After the chosen few have been selected, Jerry enters with an “Okay, all right, thank you, thank you,” in utterly dispassionate fashion. Springer knows his lines but has forgotten how to say them convincingly. This is, however, an understandable occupational hazard when you’ve said the same thing hundreds of times.

Springer has, for his version of a reality show has been pretty unreal since its debut in 1991. The host has been plying his wares in Ohio – the same state where BYE BYE BIRDIE takes place, where those “laughing, singing, dancing, grinning morons” of whom Mr. McAfee complained are now all grown up and here.

Jerry does show some emotion when he feigns confusion after an adulterer ‘fesses up. “Why would you do this?” he says in a hushed tone as if he were mystified. Come on — Jerry knows full well – as do the guest and we.

Here’s a musical that requires more-than-usual fight choreography. And yet, when all hydrogen-bomb level hell breaks loose and fists fly high and low, Jerry looks at us in all innocence and says “What’s going on?”

The playgoers at the performance I attended knew what was going on as soon as a young man told his girlfriend “I want to be your baby.” They knew he didn’t mean it as a term of endearment. He minimized his soon-to-be-divulged secret as “a little thing, a harmless thing,” but many in the audience won’t take to his fetish.

“Scatting” is a term in music where people sing such non-lyrics as “doo-doo”; that happens here, too, although both scatting and doo-doo are used on another level.

Fetishes are easy targets, though. Many who don’t share this particular one will roar with laughter and relish the opportunity to feel superior. Those who share the guest’s inclination may guffaw even louder in order to deflect away any suspicion.

That’s the way Act One goes. This description alone might convince musical-craving tourists to avoid this show as much as a sleepover on Rikers Island. And yet, those who do attend and are on the fence about leaving at intermission may well find minutes into Act Two that they’ll race-walk out of the theater.

For authors Richard Thomas and Stewart Lee obviously knew what we’d inferred: parodying THE JERRY SPRINGER SHOW itself for another hour would get wearing. What they’ve dreamed up instead, however – Jesus Christ and even God show up as Jerry’s guests — will seem much worse to many. And considering the way that Jesus handles a certain situation, He could be prosecuted to the full extent of the law.

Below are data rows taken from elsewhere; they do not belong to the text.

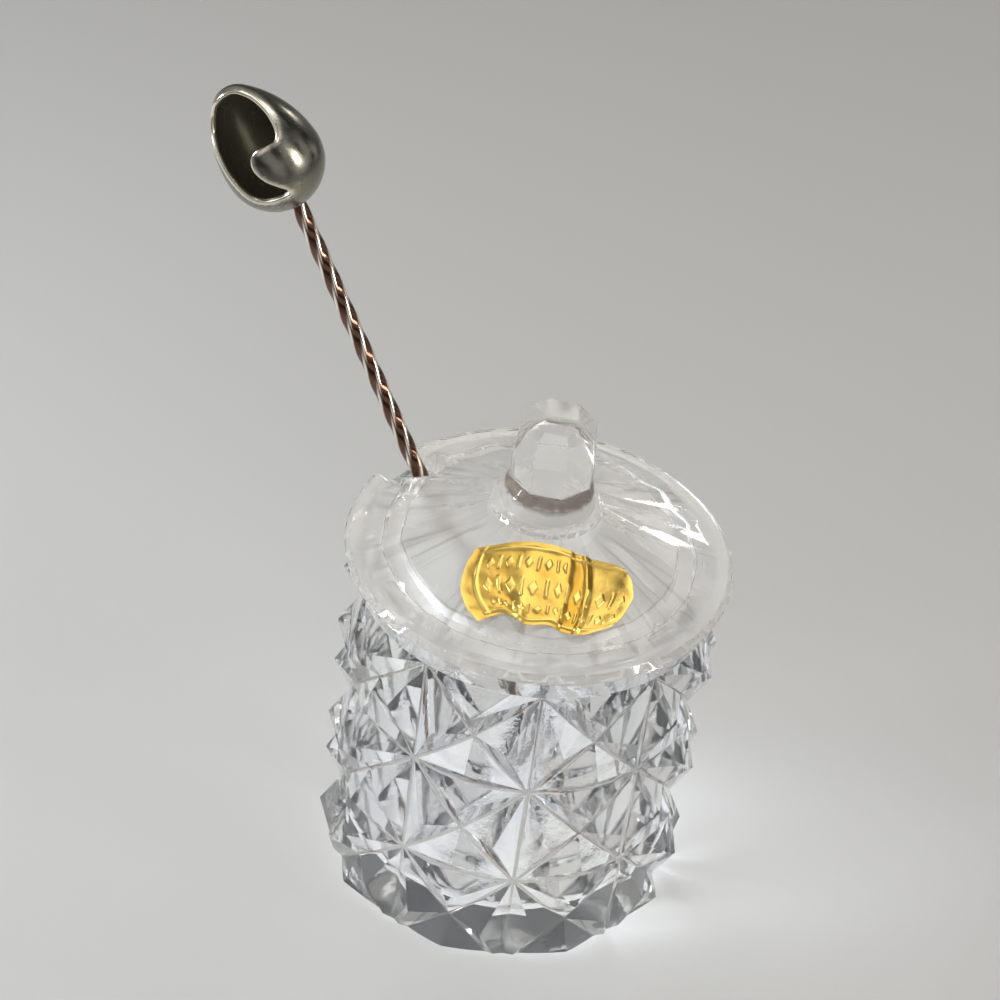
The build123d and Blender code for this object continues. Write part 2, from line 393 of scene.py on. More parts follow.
@dataclass(frozen=True)
class CrystalFinish:
    """Clear pressed crystal with a faint tint that drifts over the piece."""

    name: str
    tint: Colour
    second_tint: Colour
    ior: float = 1.56
    clean: float = 0.012
    smeared: float = 0.07
    satin: float = 0.35
    clearness: float = 0.92
    dulled_and_shaded: Colour = (0.42, 0.39, 0.35)
    ripple: float = 0.25
    drift: float = 28.0
    streaks: float = 0.0
    lines_per_radian: float = 16.0
    shadow: Colour = (0.92, 0.925, 0.935)

    def build(self) -> bpy.types.Material:
        """Builds the glass, which lets part of each lamp's light through to what stands behind it.

        Returns:
            The material.
        """
        material, nodes, links, shader = new_finish(self.name)
        set_inputs(shader, {"Transmission Weight": self.clearness, "IOR": self.ior})
        place, drift = add_node(nodes, "TexCoord"), add_node(nodes, "TexNoise", Scale=self.drift, Detail=1.0)
        tints = add_ramp(nodes, (0.35, self.tint), (0.65, self.second_tint))
        # Painted shade: the marked groove bottoms and the waist under the knob are mixed towards the darker colour,
        # and the flow lines are mixed towards it too.
        painted_shade = add_node(nodes, "Attribute", ("attribute_name", "painted_shade"))
        darkest, lines = add_node(nodes, "Math", MAXIMUM), self.flow_lines(nodes, links, place)
        shade_mix = add_node(nodes, "Mix", ("data_type", "RGBA"), B=(*self.dulled_and_shaded, 1))
        marks = BENCH.place(nodes, "handling_marks", Clean_Roughness=self.clean, Smeared_Roughness=self.smeared)
        inside = add_node(nodes, "Attribute", ("attribute_name", "satin"))
        rough = add_node(nodes, "Mix", B=self.satin)
        wire(links, (place, "Object", drift, "Vector"), (drift, "Fac", tints, "Fac"),
             (painted_shade, "Fac", darkest, 0), (lines, "Value", darkest, 1), (darkest, "Value", shade_mix, "Factor"),
             (tints, "Color", shade_mix, "A"), (shade_mix, "Result", shader, "Base Color"),
             (inside, "Fac", rough, "Factor"), (marks, "Roughness", rough, "A"),
             (rough, "Result", shader, "Roughness"))
        ripple = BENCH.place(nodes, "pressed_ripple", Size=150.0, Fine_Size=700.0, Fine_Share=0.2)
        bump_from(nodes, links, ripple.outputs["Height"], shader, self.ripple, 0.4 * MM)
        self.lighten_shadow(nodes, links, shader)
        return material

    def flow_lines(self, nodes: Nodes, links: Links, place: Node) -> Node:
        """Builds the thin dark lines that run out from the axis over a fluted surface.

        Args:
            nodes: The finish's nodes.
            links: The finish's links.
            place: The node that gives the place on the piece.

        Returns:
            The node that gives the lines' darkness.
        """
        split, polar = add_node(nodes, "SeparateXYZ"), add_node(nodes, "CombineXYZ")
        turn = add_node(nodes, "Math", ("operation", "ARCTAN2"))
        spread = add_node(nodes, "VectorMath", ("operation", "LENGTH"))
        lines = add_node(nodes, "TexNoise", Scale=self.lines_per_radian, Detail=3.0)
        limit = add_node(nodes, "MapRange", From_Min=0.54, From_Max=0.66, To_Max=self.streaks)
        fluted = add_node(nodes, "Attribute", ("attribute_name", "fluted"))
        total = add_node(nodes, "Math", MULTIPLY)
        wire(links, (place, "Object", split, "Vector"), (place, "Object", spread, 0),
             (split, "Y", turn, 0), (split, "X", turn, 1), (turn, "Value", polar, "X"),
             (spread, "Value", polar, "Y"), (polar, "Vector", lines, "Vector"), (lines, "Fac", limit, "Value"),
             (limit, "Result", total, 0), (fluted, "Fac", total, 1))
        return total

    def lighten_shadow(self, nodes: Nodes, links: Links, shader: Node) -> None:
        """Lets lamp light pass straight through the glass, instead of stopping at it."""
        rays, clear = add_node(nodes, "LightPath"), add_node(nodes, "BsdfTransparent", Color=(*self.shadow, 1))
        mix = add_node(nodes, "MixShader")
        wire(links, (rays, "Is Shadow Ray", mix, "Fac"), (shader, "BSDF", mix, 1), (clear, "BSDF", mix, 2),
             (mix, "Shader", nodes["Material Output"], "Surface"))


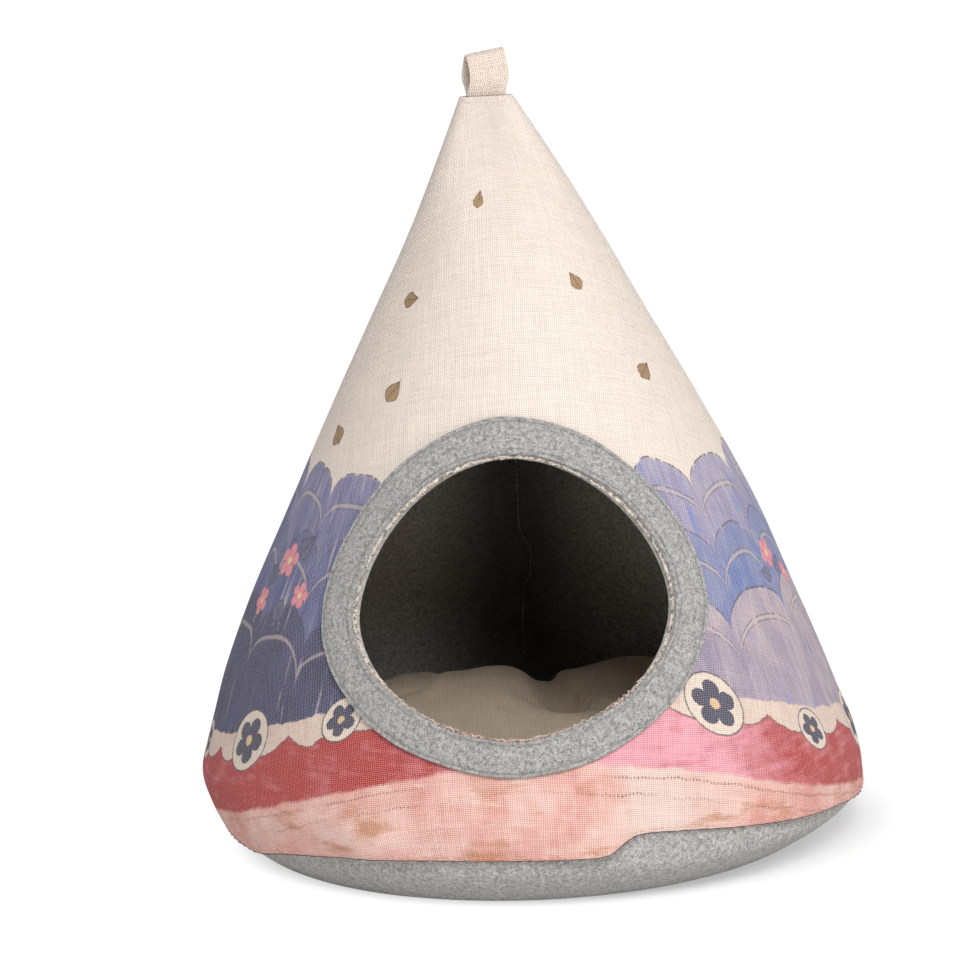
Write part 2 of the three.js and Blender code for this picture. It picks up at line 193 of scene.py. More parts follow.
# Creases of the cushion's case: a path seen from above, how far it is sunk or raised, and its half width.
# The cloth to the right of the path stands up by the step, which fades out over 30 mm
Crease = namedtuple("Crease", "out width step path")
CREASES = [
    Crease(
        -0.006, 0.011, 0.0, [(0.004, 0.176), (0.012, 0.115), (0.019, 0.066), (0.028, 0.030), (0.040, 0.004)],
    ),
    Crease(
        -0.0025, 0.0026, 0.005,
        [(0.056, -0.015), (0.042, 0.030), (0.031, 0.083), (0.020, 0.125), (0.014, 0.180)],
    ),
    Crease(0.003, 0.0045, 0.0, [(-0.088, 0.116), (-0.071, 0.126), (-0.054, 0.119)]),
    Crease(-0.003, 0.005, 0.0, [(-0.084, 0.094), (-0.067, 0.097), (-0.052, 0.116)]),
    Crease(-0.0018, 0.004, 0.001, [(-0.033, 0.098), (-0.023, 0.053), (-0.012, 0.020), (0.005, -0.014)]),
    Crease(-0.0018, 0.0055, 0.0, [(-0.018, 0.110), (-0.004, 0.057), (0.014, 0.028)]),
    Crease(0.0018, 0.005, 0.0, [(-0.066, 0.048), (-0.054, 0.084), (-0.044, 0.116)]),
    Crease(-0.0015, 0.004, 0.0, [(-0.110, 0.040), (-0.080, 0.066), (-0.060, 0.070)]),
    Crease(-0.002, 0.005, 0.001, [(0.060, 0.060), (0.078, 0.092), (0.080, 0.128)]),
    Crease(-0.002, 0.004, 0.0, [(0.052, -0.060), (0.030, -0.100), (-0.010, -0.132)]),
    Crease(-0.002, 0.005, 0.0, [(-0.120, -0.020), (-0.090, -0.060), (-0.070, -0.110)]),
    Crease(-0.002, 0.005, 0.0, [(0.120, 0.020), (0.100, -0.040), (0.112, -0.090)]),
]


def smooth(t):
    """Ease from 0 to 1"""
    t = np.clip(t, 0.0, 1.0)
    return t * t * (3 - 2 * t)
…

In terms of obscenities, JERRY SPRINGER makes THE BOOK OF MORMON look like, well, the actual Book of Mormon. Even if the most used obscenity were downgraded into “fudge” (or upgraded, depending on your point-of-view), you’d still have situations for which a triple-X rating would be a euphemism.

Springer does insist that “I give a platform for the dispossessed. I give them a voice!” And the voices are excellent: Florrie Bagel, Billy Hepfinger and Beth Kirkpatrick proficiently do their profane opera trills. Many religious people have been saying for centuries “God is good,” and that’s true here, thanks to Luke Grooms. At one point he holds a high note for a sustained number of measures, and of course the audience whoops and applauds at the mid-way point. (Nothing against the actor who’s just doing his job, but why are people so impressed by a long-held note? This vocal pyrotechnic happens SO often in contemporary musical theater that by now theatergoers should realize from its ubiquity that it isn’t as hard as they apparently think it is.)

When Will Swenson gets a chance to play Satan (yes, that Satan), he’s as expert at singing as he is at handling a cane. But try to find a song that would spur you to press “Repeat” on a CD player. Many, many imperfect rhymes mar the lyric craft, too.

Sean Patrick Doyle dances a low-rent “Music and the Mirror.” But the choreography is meant to be purposely conventional, on the level of what used to pass muster on ‘50s TV variety shows.

That Terrence Mann resembles Springer is a plus; that he perfectly mimics the man’s seen-it-all, heard-it-all, more- than-all demeanor is his great accomplishment. Near the end of the show he asks the audience, a la vaudevillian Ted Lewis, “Is everybody happy?” Well, a few may have been at the performance I attended, but at the curtain calls the standing ovation was hardly all-inclusive.

Incidentally, Mann will only be on the premises until March 11. At least the worthy Matt McGrath will be succeeding him until the run ends on April 1.

After that date, you may never have the chance to see JERRY SPRINGER: THE OPERA. It’s there for the taking — if you can take it.